レスターがスターダムにのし上がったカウント・ベイシー楽団時代の決定版。スウィング・ジャズの躍動感と、若き日のプレズの瑞々しいソロが満載です。ジャズの楽しさが凝縮された一枚。

ビリー・ホリデイとの共演:『A Musical Romance』

ジャズ史上最高のデュオと称されるビリー・ホリデイとの共演集。互いのニックネーム(「レディ・デイ」と「プレス」)を付け合った二人の、魂が通じ合うような音楽的対話は涙なしには聴けません。

復活の名演:『Pres and Teddy』

兵役後の困難な時期を乗り越え、旧友であるピアニストのテディ・ウィルソンと再会したセッション。

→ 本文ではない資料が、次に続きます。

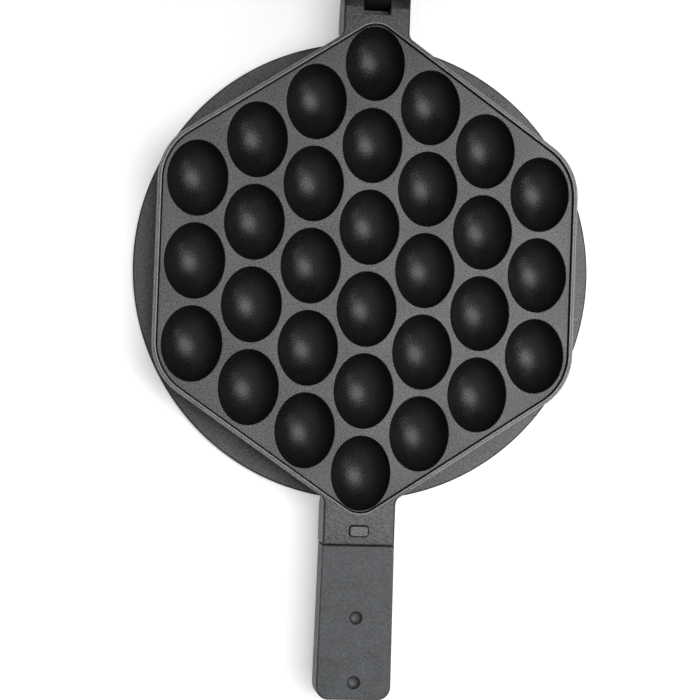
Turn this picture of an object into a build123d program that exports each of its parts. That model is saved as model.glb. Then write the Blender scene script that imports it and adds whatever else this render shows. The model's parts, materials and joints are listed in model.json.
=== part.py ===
from build123d import *
import math
import os

# Bubble waffle maker: two cast aluminium halves with thirty egg-shaped cavities each, joined by a
# pinned hinge at the back and carried by a phenolic grip on each half at the front. Millimetres.
# Frame: the origin is the centre of the base ring's underside, +Z is up, +Y points from the grips to
# the hinge, and +X is to the right of someone who holds the grips. The lid stands open at rest.

# Heights of one half, from the underside of its base ring
LAND_Z = 20.0
LIP_RISE = 1.2
FACE_Z = LAND_Z + LIP_RISE
PLATE_THICKNESS = 6.0
RING_THICKNESS = 3.0

# The two halves when they are shut
MATING_GAP = 0.3
MATING_Z = FACE_Z + MATING_GAP / 2

# Hexagonal plate: the line of the seal groove is half a plate width from the centre on every side
GROOVE_HALF = 88.05
SLANT_NORMAL = 56.0
SIDE_CORNER_R = 24.0
APEX_R = 10.0
GROOVE_WIDTH = 0.6
GROOVE_DEPTH = 0.7
LIP_WIDTH = 1.8
SKIRT_WALL = 1.9

# Cavities: egg shapes in seven columns
COLUMN_COUNTS = (3, 4, 5, 6, 5, 4, 3)
COLUMN_PITCH = 24.5
ROW_PITCH = 35.0
CAVITY_HALF_X = 12.75
CAVITY_HALF_Y = 16.0
BUMP_WALL = 2.0

# Round base ring
RING_OUTER_R = 100.7
RING_INNER_R = 85.0
RING_EDGE_ROUND = 1.0

# Necks at both ends of the plate: widths at the face, and sides that widen away from it
NECK_THICKNESS = 10.8
NECK_ROOT_Y = 88.0
NECK_FILLET = 5.0
NECK_DRAFT = 8.0
HINGE_NECK_WIDTH = 28.2
GRIP_NECK_WIDTH = 30.4
GRIP_NECK_END = 117.9

# Locating key on the lower grip neck, and its socket in the lid
KEY_SIZE = (7.5, 4.2)
KEY_Y = -112.0
KEY_RISE = 1.1
KEY_CORNER_R = 1.0
KEY_SOCKET_SIZE = (8.5, 5.2)
KEY_SOCKET_DEPTH = 1.7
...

若い頃の carefree(屈託のない)な演奏とは一味違う、感情の深みと円熟味を感じさせる感動的な名演です。

レスター・ヤングがジャズ史に残した「クール」という革命

レスター・ヤングの『The Complete on Keynote』は、単なる名盤という言葉では片付けられない、ジャズ史の転換点を記録した重要作です。

初心者にとっては、スウィングの楽しさとメロディアスなアドリブの魅力を教えてくれる最高の入門書。
愛好家にとっては、兵役という悲劇を前にした天才の最後の輝きと、セッションに隠された数々の物語を読み解く楽しみを与えてくれる深遠な一枚。

彼の軽やかで洗練されたスタイルは、後に「クール」という概念そのものとなり、チャーリー・パーカーからマイルス・デイヴィスまで、数多のミュージシャンに道を拓きました。このアルバムは、その革命の瞬間を鮮やかに切り取っています。

この記事を読んでくださり、ありがとうございました。ぜひ、ここで得た知識を片手に、もう一度『The Complete on Keynote』に針を落としてみてください。きっと、これまでとは全く違う「物語」が聴こえてくるはずです。